#### [PROBLEM]
Find each line with the word "frame" and say how many there are, nothing else.

..............................

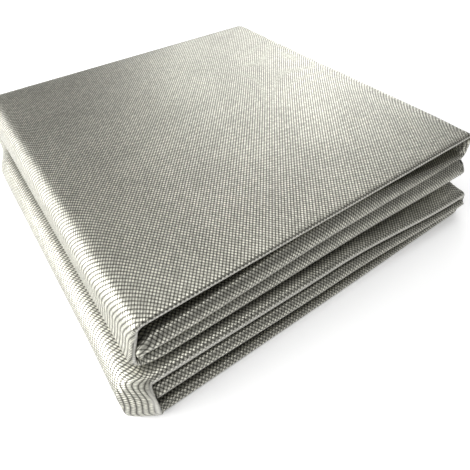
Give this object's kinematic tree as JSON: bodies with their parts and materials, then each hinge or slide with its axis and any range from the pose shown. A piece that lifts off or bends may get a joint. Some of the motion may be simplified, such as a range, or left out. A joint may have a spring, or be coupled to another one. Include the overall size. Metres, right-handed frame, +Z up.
{
  "type": "folded fire blanket",
  "caption": "Folded square of metallised woven cloth: two stacked halves joined by a soft fold at the back, which opens like a book.",
  "frame": {"origin": "on the ground under the middle of the folded blanket's box", "axes": "+X to the right along the front edges, +Y to the back fold, +Z up through the folded layers"},
  "size_m": [0.2438, 0.2702, 0.0563],
  "materials": {
    "cloth": "silver-grey metallised woven glass cloth, satin sheen"
  },
  "bodies": {
    "lower_half": {"lower_bottom_panel": "cloth", "lower_third_panel": "cloth", "lower_second_panel": "cloth", "lower_top_panel": "cloth", "lower_outer_left_fold": "cloth", "lower_inner_left_fold": "cloth", "lower_right_fold": "cloth", "outer_back_fold": "cloth", "second_back_fold": "cloth", "third_back_fold": "cloth", "inner_back_fold": "cloth"},
    "upper_half": {"upper_bottom_panel": "cloth", "upper_third_panel": "cloth", "upper_second_panel": "cloth", "upper_top_panel": "cloth", "upper_bottom_panel_front_fold": "cloth", "upper_third_panel_front_fold": "cloth", "upper_second_panel_front_fold": "cloth", "upper_top_panel_front_fold": "cloth", "upper_outer_left_fold": "cloth", "upper_inner_left_fold": "cloth", "upper_right_fold": "cloth"}
  },
  "joints": [
    {"name": "back_fold_hinge", "type": "hinge", "parent": "lower_half", "child": "upper_half", "pos_m": [0, 0.10693, 0.02815], "axis": [-1, 0, 0], "range_deg": [0, 178], "deforming": ["outer_back_fold", "second_back_fold", "third_back_fold", "inner_back_fold"]}
  ]
}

..............................

#### [COMPLETE OUTPUT]
2